Se a tendência no Iraque foi de diminuir a cada ano, notamos que no Afeganistão tem sido o inverso, aumentando sem parar. O reforço enviado por Obama, na sua implacável caça a Osama, deverá intensificar a luta tornando-a mais aberta. E quanto mais aberta, mais difícil será uma regressão. A quantidade de atentados tem aumentado no país ocupado e o corrupto governo local não colabora para uma “melhora” do quadro.
O império defronta-se com uma sinuca de bico.

(1) 1574 no total geral.
(2) No Iraque os números são de 2003 para cá.

domingo, 3 de janeiro de 2010

Pensata para o primeiro domingo do ano

Olhando ao redor, verificamos como vivemos de convenções. Comecemos pela própria passagem de ano. Tem gente para as quais a questão da cor da roupa com que vai entrar na transição de um ano para outro é fundamental.
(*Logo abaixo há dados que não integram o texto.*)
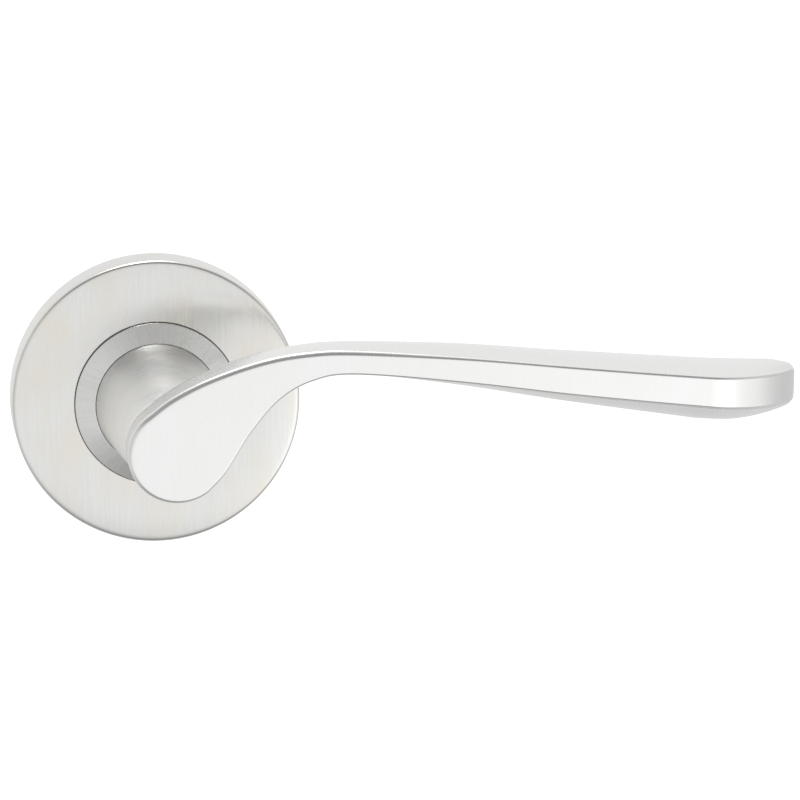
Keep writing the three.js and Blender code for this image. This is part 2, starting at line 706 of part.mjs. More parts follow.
// A square bar with its corners turned back at both ends.
function spindle() {
  const back = SPINDLE_FRONT - SPINDLE_LENGTH;
  const middle = (SPINDLE_FRONT + back) / 2;
  const tip = SPINDLE_SIDE / 2 + 0.2;
  const full = SPINDLE_SIDE * 0.83;
  const taper = 1.6;
  const envelope = turned([
    [0, back],
    [tip, back],
    [full, back + taper],
    [full, SPINDLE_FRONT - taper],
    [tip, SPINDLE_FRONT],
    [0, SPINDLE_FRONT],
  ]);
  return box(SPINDLE_SIDE, SPINDLE_LENGTH, SPINDLE_SIDE, 0, middle, 0).intersect(envelope);
}

// ---------------------------------------------------------------- assembly

add('rose_cover', roseCover(), SATIN_STAINLESS);
add('collar_ring', collarRing(), SATIN_STAINLESS);
add('neck_bush', neckBush(), NYLON);
add('mounting_plate', mountingPlate(), ZINC_CASTING);
add('spring_retainer', springRetainer(), PLATED_STEEL);
SCREW_ANGLES.forEach((degrees, i) => {
  add(`retainer_screw_${i + 1}`, retainerScrew(degrees), PLATED_STEEL);
});
for (const [name, z] of [['upper', BOLT_PITCH / 2], ['lower', -BOLT_PITCH / 2]]) {
  add(`through_bolt_${name}`, throughBolt(z), PLATED_STEEL);
  add(`bolt_post_${name}`, boltPost(z), PLATED_STEEL);
}
CLIP_ANGLES.forEach((degrees, i) => add(`cover_clip_${i + 1}`, coverClip(degrees), SPRING_STEEL));
add('stop_pin', stopPin(), PLATED_STEEL);
add('return_spring', returnSpring(), SPRING_STEEL);
add('spring_cam', springCam(), PLATED_STEEL);
add('thrust_washer', thrustWasher(), PLATED_STEEL);
add('circlip', circlip(), BLACK_STEEL);
add('lever', lever(), SATIN_STAINLESS);
add('grub_screw', grubScrew(), BLACK_STEEL);
add('spindle', spindle(), PLATED_STEEL);

export default part;
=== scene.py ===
"""Looks for the lever handle on a round rose. Row frame, in metres: the door face is y = 0, the handle
stands out of it towards -Y, +Z is up and +X runs along the lever. Shapes are worked out in millimetres as
[x, out, z], where "out" is the distance from the door face towards the user, so y = -out."""

import math

import bmesh
import bpy
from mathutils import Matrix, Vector


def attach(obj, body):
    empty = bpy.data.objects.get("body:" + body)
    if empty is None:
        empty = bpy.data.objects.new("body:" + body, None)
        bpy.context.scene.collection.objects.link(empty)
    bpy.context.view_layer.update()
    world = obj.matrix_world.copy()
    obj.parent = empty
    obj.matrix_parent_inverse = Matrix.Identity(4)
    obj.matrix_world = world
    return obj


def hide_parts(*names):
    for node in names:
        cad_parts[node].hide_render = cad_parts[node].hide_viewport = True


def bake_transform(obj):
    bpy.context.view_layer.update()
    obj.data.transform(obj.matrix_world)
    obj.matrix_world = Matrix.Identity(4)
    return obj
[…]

Mas, pelo menos para nós que vivemos no sudeste, não é uma real passagem de ano, pois ocorre uma hora antes, motivada pelo horário de verão. Tudo e apenas uma convenção.
Aliás, este período de final de ano e suas “festas” é assim. Não condeno os cristãos que comemora(va)m a vinda de seu messias, mas é ridícula a forma na qual a festa se transformou, um evento “pagão” de trocas de presentes é no que se resume o natal nestes tempos em que passamos. Será uma convenção céltica? Ou de romanos na antiguidade?
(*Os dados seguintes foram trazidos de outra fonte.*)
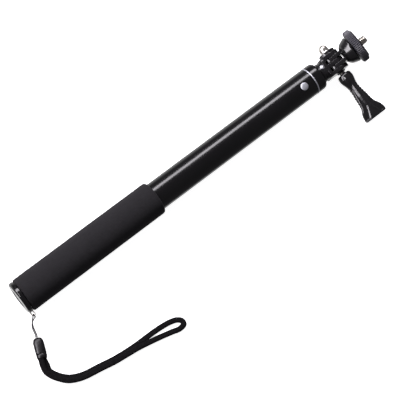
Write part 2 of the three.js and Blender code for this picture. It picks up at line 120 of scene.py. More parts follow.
def skin(rings, looped=False, tips=None):
    """Points and faces over rings of points. The ends close as fans to tips, or to their middles."""
    rings = np.asarray(rings, float)
    rows, count = rings.shape[:2]
    grid = np.arange(rows * count).reshape(rows, count)
    low, high = (grid, np.roll(grid, -1, 0)) if looped else (grid[:-1], grid[1:])
    quads = np.stack([low, high, np.roll(high, -1, 1), np.roll(low, -1, 1)], -1).reshape(-1, 4)
    points, faces = rings.reshape(-1, 3), quads.tolist()
    if not looped:
        ends = tips if tips is not None else (rings[0].mean(0), rings[-1].mean(0))
        points = np.vstack([points, ends])
        for end, ring in enumerate((grid[0], grid[-1])):
            middle = rows * count + end
            faces += [[middle, a, b] for a, b in zip(ring.tolist(), np.roll(ring, -1).tolist())]
    return points, faces


def softened(profile, radius, looped):
    """The profile with each inner corner turned into a small curve."""
    result = []
    last = len(profile) - 1
    for i, corner in enumerate(profile):
        corner = np.array(corner, float)
        if not looped and i in (0, last):
            result.append(corner)
            continue
        sides = [np.array(profile[j], float) - corner for j in (i - 1, (i + 1) % len(profile))]
        lengths = [np.linalg.norm(side) for side in sides]
        reach = min(radius, 0.45 * lengths[0], 0.45 * lengths[1])
        start, end = (corner + side / length * reach for side, length in zip(sides, lengths))
        for t in CORNER_STEPS:
            result.append((1 - t) ** 2 * start + 2 * t * (1 - t) * corner + t * t * end)
    return result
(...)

Tem apenas algumas semanas que li sobre a opinião de alguns especialistas a garantir que o tal novo traçado da linha 2 do metrô do Rio ia ser caótico por uma simples razão: não aumentaram a quantidade de novos vagões, impossibilitando que o intervalo entre composições continuassem (pelo menos) nos atuais quatro minutos. Além disso, afirmavam que esses novos trens só chegarão em 2011.
E eles tinham toda razão. Pelo menos no primeiro dia da operação o transporte tornou-se um caos, e teve gente que atrasou mais de três horas o seu percurso habitual. Depois não obtive mais informações. Curiosamente a mídia calou-se sobre a questão. Eu andei um dia na linha 1 e estava tudo aparentemente bem porque foi no dia 30, véspera de um feriado em que o movimento era pequeno.
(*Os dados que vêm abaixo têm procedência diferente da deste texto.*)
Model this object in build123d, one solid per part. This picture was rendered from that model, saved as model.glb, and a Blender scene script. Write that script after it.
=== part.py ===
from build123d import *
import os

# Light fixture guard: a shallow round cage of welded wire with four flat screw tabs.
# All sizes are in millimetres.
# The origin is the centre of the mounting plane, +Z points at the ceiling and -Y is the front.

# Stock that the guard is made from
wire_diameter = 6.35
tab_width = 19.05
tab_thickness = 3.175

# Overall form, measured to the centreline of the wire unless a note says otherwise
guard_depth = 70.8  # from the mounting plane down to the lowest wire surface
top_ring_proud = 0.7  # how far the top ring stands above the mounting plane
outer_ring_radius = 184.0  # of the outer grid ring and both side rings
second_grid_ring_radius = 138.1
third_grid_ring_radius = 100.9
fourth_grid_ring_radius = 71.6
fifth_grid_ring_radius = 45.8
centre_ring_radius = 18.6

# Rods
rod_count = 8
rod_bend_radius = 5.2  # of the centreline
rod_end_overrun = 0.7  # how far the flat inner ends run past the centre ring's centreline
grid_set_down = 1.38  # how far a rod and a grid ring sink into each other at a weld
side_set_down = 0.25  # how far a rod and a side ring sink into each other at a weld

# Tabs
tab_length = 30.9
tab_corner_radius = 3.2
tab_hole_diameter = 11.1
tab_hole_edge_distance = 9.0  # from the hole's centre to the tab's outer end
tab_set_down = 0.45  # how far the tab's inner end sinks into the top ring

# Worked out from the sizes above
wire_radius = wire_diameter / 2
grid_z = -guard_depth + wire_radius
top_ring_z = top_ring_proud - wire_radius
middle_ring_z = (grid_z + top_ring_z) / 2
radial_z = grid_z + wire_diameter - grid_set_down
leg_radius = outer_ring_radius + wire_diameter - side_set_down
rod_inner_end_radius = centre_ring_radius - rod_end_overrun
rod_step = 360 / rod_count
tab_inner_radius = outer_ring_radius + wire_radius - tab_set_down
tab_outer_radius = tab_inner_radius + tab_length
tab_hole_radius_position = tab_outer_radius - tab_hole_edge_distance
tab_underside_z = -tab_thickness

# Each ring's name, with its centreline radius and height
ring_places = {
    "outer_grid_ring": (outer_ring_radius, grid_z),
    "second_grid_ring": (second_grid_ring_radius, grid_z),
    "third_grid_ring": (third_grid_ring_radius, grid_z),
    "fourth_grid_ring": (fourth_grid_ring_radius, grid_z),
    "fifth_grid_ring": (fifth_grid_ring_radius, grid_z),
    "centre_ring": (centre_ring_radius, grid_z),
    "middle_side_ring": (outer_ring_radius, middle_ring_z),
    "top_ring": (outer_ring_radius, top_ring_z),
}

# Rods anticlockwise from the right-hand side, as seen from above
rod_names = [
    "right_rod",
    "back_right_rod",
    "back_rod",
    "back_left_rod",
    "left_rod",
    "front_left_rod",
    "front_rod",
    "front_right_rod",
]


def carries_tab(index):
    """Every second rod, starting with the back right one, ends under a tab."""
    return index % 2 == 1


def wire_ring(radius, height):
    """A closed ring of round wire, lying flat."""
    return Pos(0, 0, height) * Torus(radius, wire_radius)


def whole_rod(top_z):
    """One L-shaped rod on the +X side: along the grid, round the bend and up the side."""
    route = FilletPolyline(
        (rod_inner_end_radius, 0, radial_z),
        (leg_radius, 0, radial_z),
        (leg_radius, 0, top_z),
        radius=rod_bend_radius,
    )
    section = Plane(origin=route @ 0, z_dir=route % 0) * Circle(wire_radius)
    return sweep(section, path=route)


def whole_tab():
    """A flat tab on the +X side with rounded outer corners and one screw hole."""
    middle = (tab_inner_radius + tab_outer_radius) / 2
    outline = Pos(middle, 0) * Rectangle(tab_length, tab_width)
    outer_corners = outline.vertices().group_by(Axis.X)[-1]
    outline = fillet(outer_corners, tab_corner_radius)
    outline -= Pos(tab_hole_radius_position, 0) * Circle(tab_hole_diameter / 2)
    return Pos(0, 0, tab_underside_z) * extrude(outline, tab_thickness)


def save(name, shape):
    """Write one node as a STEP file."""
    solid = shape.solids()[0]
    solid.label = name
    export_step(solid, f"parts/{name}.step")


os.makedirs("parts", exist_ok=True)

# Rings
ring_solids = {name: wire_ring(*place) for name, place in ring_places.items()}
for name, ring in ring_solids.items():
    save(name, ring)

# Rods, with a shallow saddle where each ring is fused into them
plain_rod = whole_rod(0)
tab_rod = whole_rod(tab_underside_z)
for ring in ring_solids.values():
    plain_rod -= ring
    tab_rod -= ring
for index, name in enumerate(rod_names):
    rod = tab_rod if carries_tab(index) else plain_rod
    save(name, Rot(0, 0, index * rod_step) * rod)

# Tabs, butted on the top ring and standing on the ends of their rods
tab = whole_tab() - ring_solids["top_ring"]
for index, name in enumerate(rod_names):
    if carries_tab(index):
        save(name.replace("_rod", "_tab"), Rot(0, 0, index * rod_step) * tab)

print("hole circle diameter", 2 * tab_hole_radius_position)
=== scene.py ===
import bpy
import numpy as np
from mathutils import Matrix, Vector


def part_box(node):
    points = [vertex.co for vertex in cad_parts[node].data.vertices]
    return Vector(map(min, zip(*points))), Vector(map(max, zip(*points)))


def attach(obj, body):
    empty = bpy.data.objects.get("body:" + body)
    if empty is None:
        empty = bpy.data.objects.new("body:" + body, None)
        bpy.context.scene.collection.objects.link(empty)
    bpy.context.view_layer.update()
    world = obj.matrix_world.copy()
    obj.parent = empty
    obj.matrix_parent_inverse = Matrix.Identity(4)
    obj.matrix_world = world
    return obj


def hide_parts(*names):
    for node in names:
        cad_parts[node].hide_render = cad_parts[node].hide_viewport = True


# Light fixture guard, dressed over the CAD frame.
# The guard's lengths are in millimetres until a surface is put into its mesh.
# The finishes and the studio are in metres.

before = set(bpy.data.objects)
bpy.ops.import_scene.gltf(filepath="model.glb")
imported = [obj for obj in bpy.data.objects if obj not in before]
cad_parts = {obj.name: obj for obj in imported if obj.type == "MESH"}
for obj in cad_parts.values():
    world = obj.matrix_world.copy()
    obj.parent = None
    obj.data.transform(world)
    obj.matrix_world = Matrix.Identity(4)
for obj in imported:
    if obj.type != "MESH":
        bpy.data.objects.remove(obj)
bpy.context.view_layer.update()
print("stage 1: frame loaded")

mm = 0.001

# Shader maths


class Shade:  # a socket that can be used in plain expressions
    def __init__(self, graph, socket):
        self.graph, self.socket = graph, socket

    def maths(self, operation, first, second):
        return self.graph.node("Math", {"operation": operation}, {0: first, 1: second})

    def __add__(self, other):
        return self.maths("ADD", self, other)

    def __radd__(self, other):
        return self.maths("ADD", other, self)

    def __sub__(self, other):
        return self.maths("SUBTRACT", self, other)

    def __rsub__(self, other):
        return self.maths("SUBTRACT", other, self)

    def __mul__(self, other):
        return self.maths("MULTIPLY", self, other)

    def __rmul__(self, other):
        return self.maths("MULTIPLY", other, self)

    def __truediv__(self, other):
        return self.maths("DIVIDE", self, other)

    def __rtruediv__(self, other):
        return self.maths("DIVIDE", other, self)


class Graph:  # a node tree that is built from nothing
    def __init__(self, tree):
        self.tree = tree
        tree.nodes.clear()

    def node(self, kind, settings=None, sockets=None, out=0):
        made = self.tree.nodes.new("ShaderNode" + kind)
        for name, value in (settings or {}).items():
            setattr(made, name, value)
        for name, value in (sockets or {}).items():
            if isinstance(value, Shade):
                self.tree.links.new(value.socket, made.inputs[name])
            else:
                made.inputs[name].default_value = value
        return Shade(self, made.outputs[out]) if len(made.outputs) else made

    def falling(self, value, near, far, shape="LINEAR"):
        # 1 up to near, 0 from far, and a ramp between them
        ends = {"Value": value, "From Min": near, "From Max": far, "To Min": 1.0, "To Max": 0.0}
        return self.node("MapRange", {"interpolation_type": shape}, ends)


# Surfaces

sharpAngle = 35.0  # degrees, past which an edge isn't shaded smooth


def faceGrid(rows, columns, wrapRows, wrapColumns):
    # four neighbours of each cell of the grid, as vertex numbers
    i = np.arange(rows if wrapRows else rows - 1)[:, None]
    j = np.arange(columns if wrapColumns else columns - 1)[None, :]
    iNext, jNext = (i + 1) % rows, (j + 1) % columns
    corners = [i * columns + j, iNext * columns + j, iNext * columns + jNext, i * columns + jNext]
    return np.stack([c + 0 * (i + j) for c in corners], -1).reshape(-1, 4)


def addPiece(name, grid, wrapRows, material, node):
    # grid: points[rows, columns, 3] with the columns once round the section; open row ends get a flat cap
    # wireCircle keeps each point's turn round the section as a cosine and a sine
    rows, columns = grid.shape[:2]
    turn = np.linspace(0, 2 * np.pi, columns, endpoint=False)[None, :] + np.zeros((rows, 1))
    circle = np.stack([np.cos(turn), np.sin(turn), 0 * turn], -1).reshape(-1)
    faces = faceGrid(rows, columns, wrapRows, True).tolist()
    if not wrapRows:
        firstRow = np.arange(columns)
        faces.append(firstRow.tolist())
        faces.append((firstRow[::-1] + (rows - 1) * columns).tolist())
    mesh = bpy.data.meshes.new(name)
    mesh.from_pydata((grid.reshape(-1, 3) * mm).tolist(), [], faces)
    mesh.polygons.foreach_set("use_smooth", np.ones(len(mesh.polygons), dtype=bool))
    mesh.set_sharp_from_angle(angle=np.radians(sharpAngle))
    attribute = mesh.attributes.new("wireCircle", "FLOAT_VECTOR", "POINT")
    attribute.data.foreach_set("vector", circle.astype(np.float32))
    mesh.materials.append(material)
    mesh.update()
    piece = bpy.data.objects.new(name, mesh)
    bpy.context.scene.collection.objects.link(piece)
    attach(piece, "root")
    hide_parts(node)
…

Foi um imensurável prazer rever “La Dolce Vita” de Fellini, realizado em 1960. Quer dizer, praticamente 50 anos atrás.
À sua época foi polêmico ao abordar questões que o tempo até superou, mas é importante levar-se em consideração o contexto “moral” daquele período.
Devemos nos lembrar que setores mais reacionários da igreja romana e da sociedade italiana “cairam de pau” no trabalho do diretor. Dois anos depois, Fellini realizou em “Boccaccio 70” um excelente episódio “As tentações do dr. Antônio”, no qual aborda o falso moralismo com uma maestria digna de sua genialidade.
Temos mesmo que tirar o chapéu para o saudoso Federico Fellini e sua obra.